Microsoft’s Future: Just Like the Present, Only More

Recently, Microsoft’s PR department cobbled together a whizbang vision of our technological future, as seen through the lens of Microsoft’s ideas about technology and man/machine interface.

It’s a remarkable bit of work, though likely not quiiiiiite for the reasons Microsoft might think. If you haven’t seen it yet, here it is–it (kind of) requires sound and is safe for work, unless perhaps you work for Google or Apple.

Now, a few things struck me when I watched this video.

Not just the sterility of it, or the fact that in Microsoft’s future we’re all upper middle class, or the fact that nobody actually talks to anyone else. Those things are all true, I suppose, and reflect Microsoft’s corporate identity as a painfully introverted, socially awkward, borderline-autistic Lex Luthor, as befits its founder and cultural leader Bill Gates.

No what struck me as I watched this video was the fact that there are no disruptive technologies. Everything here is just an evolution of tech we already have.

Displays mounted on walls, instead of displays being walls. Handheld cell phones with 3D screens, instead of completely virtualized input and output (say, contact lenses with 3D displays). “Computing devices” being distinct entities from other devices. Cars that have displays embedded in their windows, rather than cars whose windows–or paint jobs!–are displays. And everywhere swipe, swipe, push, and swipe.

It reads to me as if Microsoft in 1982 had released a version of the future where keyboards are really thin and we all type commands into command prompts in glorious 24-bit color instead of using GUIs…you know, rather like Linux users do today.

When I look at this video, what I see is the Jetsons. Remember the Jetsons, the cartoon that told us that the future would have us living in glass-domed pods floating in the air, but that gender roles and social norms would still be just like they were in 1959? In the Jetsons future, instead of making robotic vacuum cleaners, you make robotic maids that push regular vacuum cleaners around.
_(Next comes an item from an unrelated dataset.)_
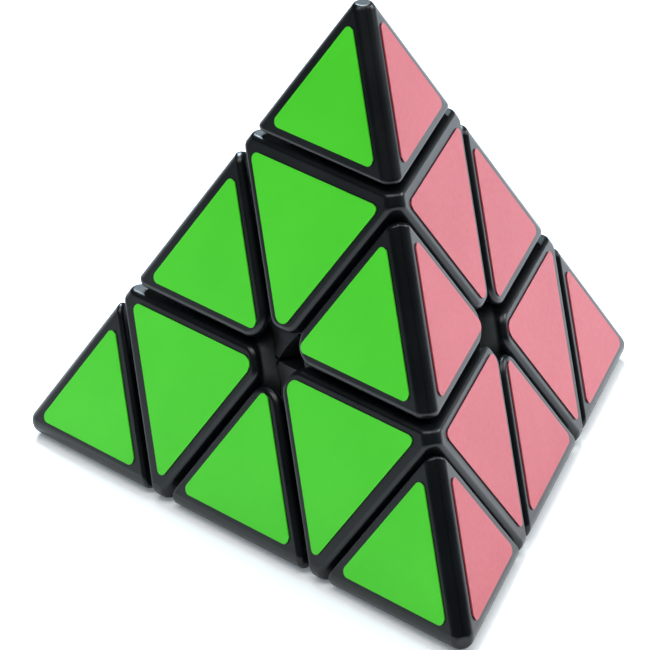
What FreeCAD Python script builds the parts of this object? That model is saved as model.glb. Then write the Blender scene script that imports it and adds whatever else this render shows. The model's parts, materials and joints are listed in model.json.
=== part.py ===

Now, I get it. Disruptive technologies are, by their nature, hard to predict. Visions of the future always end up getting it wrong, sometimes in ways that look silly.

But man, Microsoft isn’t even trying. To them, the future is just like the present, only longer. What’s missing from their vision isn’t just imagination; it’s humanness. It’s a sense of how people use technology, and how the street finds its own uses for things.

To me, that, more than anything else, is Microsoft’s failure.